------ Information supplied
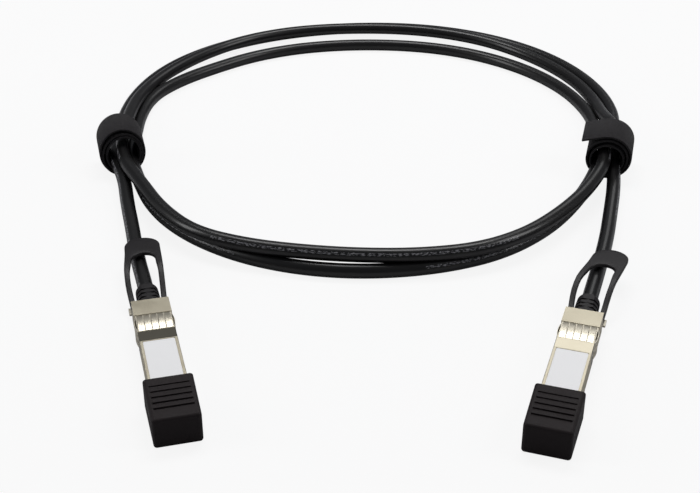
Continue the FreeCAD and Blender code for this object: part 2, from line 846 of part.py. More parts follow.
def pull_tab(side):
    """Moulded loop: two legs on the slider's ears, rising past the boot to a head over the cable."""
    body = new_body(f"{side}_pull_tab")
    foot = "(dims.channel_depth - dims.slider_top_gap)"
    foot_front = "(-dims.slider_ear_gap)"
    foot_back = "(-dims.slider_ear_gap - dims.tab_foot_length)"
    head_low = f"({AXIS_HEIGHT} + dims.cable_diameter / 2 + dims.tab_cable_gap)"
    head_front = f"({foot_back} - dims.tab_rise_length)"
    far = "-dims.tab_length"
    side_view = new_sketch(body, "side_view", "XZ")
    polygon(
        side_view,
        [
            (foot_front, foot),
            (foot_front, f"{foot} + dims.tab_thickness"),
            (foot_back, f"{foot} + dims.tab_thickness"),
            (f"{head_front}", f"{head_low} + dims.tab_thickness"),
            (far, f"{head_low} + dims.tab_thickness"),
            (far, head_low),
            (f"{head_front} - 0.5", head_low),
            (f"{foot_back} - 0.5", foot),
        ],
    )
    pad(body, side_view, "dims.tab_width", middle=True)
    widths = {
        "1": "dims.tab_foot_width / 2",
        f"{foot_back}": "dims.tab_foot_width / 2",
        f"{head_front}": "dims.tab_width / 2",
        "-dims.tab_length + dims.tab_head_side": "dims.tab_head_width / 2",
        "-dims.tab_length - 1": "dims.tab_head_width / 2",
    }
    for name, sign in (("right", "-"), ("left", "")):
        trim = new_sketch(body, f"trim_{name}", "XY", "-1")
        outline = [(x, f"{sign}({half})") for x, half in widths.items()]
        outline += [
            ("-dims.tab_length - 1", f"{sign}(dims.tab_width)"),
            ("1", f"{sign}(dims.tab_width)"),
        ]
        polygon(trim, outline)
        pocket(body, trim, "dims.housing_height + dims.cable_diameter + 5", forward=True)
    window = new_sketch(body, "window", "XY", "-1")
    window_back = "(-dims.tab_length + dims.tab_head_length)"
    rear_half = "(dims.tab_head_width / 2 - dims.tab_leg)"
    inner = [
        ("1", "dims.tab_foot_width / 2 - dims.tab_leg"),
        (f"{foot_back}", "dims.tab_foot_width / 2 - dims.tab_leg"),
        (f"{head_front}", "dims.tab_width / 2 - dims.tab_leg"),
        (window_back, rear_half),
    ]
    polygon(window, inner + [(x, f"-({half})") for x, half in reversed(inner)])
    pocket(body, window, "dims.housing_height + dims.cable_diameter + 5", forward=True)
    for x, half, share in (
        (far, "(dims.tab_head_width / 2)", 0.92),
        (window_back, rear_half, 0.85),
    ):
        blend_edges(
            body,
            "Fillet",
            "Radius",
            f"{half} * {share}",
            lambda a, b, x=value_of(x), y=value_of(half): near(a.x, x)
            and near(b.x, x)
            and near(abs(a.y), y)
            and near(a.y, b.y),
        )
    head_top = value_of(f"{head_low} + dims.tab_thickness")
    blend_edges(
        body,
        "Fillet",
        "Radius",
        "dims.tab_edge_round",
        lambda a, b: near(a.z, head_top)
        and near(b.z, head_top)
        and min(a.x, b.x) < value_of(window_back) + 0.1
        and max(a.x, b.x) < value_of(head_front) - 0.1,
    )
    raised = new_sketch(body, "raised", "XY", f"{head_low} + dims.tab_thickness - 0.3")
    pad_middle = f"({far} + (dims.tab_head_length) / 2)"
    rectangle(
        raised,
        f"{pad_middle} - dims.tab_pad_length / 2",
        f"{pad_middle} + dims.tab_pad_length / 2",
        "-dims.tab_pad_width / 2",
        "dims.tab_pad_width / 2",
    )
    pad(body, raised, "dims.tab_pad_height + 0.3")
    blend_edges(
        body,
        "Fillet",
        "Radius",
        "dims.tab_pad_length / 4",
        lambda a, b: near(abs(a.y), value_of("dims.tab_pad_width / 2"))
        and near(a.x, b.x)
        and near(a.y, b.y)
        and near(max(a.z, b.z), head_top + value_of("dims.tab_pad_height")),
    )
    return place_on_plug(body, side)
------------
● Directive: Copy every line of the material, please, keeping it exactly the same.

● Task answer:
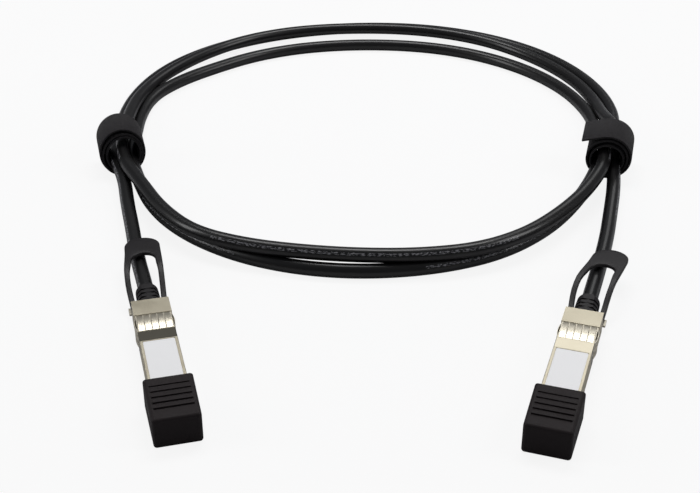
Continue the FreeCAD and Blender code for this object: part 2, from line 846 of part.py. More parts follow.
def pull_tab(side):
    """Moulded loop: two legs on the slider's ears, rising past the boot to a head over the cable."""
    body = new_body(f"{side}_pull_tab")
    foot = "(dims.channel_depth - dims.slider_top_gap)"
    foot_front = "(-dims.slider_ear_gap)"
    foot_back = "(-dims.slider_ear_gap - dims.tab_foot_length)"
    head_low = f"({AXIS_HEIGHT} + dims.cable_diameter / 2 + dims.tab_cable_gap)"
    head_front = f"({foot_back} - dims.tab_rise_length)"
    far = "-dims.tab_length"
    side_view = new_sketch(body, "side_view", "XZ")
    polygon(
        side_view,
        [
            (foot_front, foot),
            (foot_front, f"{foot} + dims.tab_thickness"),
            (foot_back, f"{foot} + dims.tab_thickness"),
            (f"{head_front}", f"{head_low} + dims.tab_thickness"),
            (far, f"{head_low} + dims.tab_thickness"),
            (far, head_low),
            (f"{head_front} - 0.5", head_low),
            (f"{foot_back} - 0.5", foot),
        ],
    )
    pad(body, side_view, "dims.tab_width", middle=True)
    widths = {
        "1": "dims.tab_foot_width / 2",
        f"{foot_back}": "dims.tab_foot_width / 2",
        f"{head_front}": "dims.tab_width / 2",
        "-dims.tab_length + dims.tab_head_side": "dims.tab_head_width / 2",
        "-dims.tab_length - 1": "dims.tab_head_width / 2",
    }
    for name, sign in (("right", "-"), ("left", "")):
        trim = new_sketch(body, f"trim_{name}", "XY", "-1")
        outline = [(x, f"{sign}({half})") for x, half in widths.items()]
        outline += [
            ("-dims.tab_length - 1", f"{sign}(dims.tab_width)"),
            ("1", f"{sign}(dims.tab_width)"),
        ]
        polygon(trim, outline)
        pocket(body, trim, "dims.housing_height + dims.cable_diameter + 5", forward=True)
    window = new_sketch(body, "window", "XY", "-1")
    window_back = "(-dims.tab_length + dims.tab_head_length)"
    rear_half = "(dims.tab_head_width / 2 - dims.tab_leg)"
    inner = [
        ("1", "dims.tab_foot_width / 2 - dims.tab_leg"),
        (f"{foot_back}", "dims.tab_foot_width / 2 - dims.tab_leg"),
        (f"{head_front}", "dims.tab_width / 2 - dims.tab_leg"),
        (window_back, rear_half),
    ]
    polygon(window, inner + [(x, f"-({half})") for x, half in reversed(inner)])
    pocket(body, window, "dims.housing_height + dims.cable_diameter + 5", forward=True)
    for x, half, share in (
        (far, "(dims.tab_head_width / 2)", 0.92),
        (window_back, rear_half, 0.85),
    ):
        blend_edges(
            body,
            "Fillet",
            "Radius",
            f"{half} * {share}",
            lambda a, b, x=value_of(x), y=value_of(half): near(a.x, x)
            and near(b.x, x)
            and near(abs(a.y), y)
            and near(a.y, b.y),
        )
    head_top = value_of(f"{head_low} + dims.tab_thickness")
    blend_edges(
        body,
        "Fillet",
        "Radius",
        "dims.tab_edge_round",
        lambda a, b: near(a.z, head_top)
        and near(b.z, head_top)
        and min(a.x, b.x) < value_of(window_back) + 0.1
        and max(a.x, b.x) < value_of(head_front) - 0.1,
    )
    raised = new_sketch(body, "raised", "XY", f"{head_low} + dims.tab_thickness - 0.3")
    pad_middle = f"({far} + (dims.tab_head_length) / 2)"
    rectangle(
        raised,
        f"{pad_middle} - dims.tab_pad_length / 2",
        f"{pad_middle} + dims.tab_pad_length / 2",
        "-dims.tab_pad_width / 2",
        "dims.tab_pad_width / 2",
    )
    pad(body, raised, "dims.tab_pad_height + 0.3")
    blend_edges(
        body,
        "Fillet",
        "Radius",
        "dims.tab_pad_length / 4",
        lambda a, b: near(abs(a.y), value_of("dims.tab_pad_width / 2"))
        and near(a.x, b.x)
        and near(a.y, b.y)
        and near(max(a.z, b.z), head_top + value_of("dims.tab_pad_height")),
    )
    return place_on_plug(body, side)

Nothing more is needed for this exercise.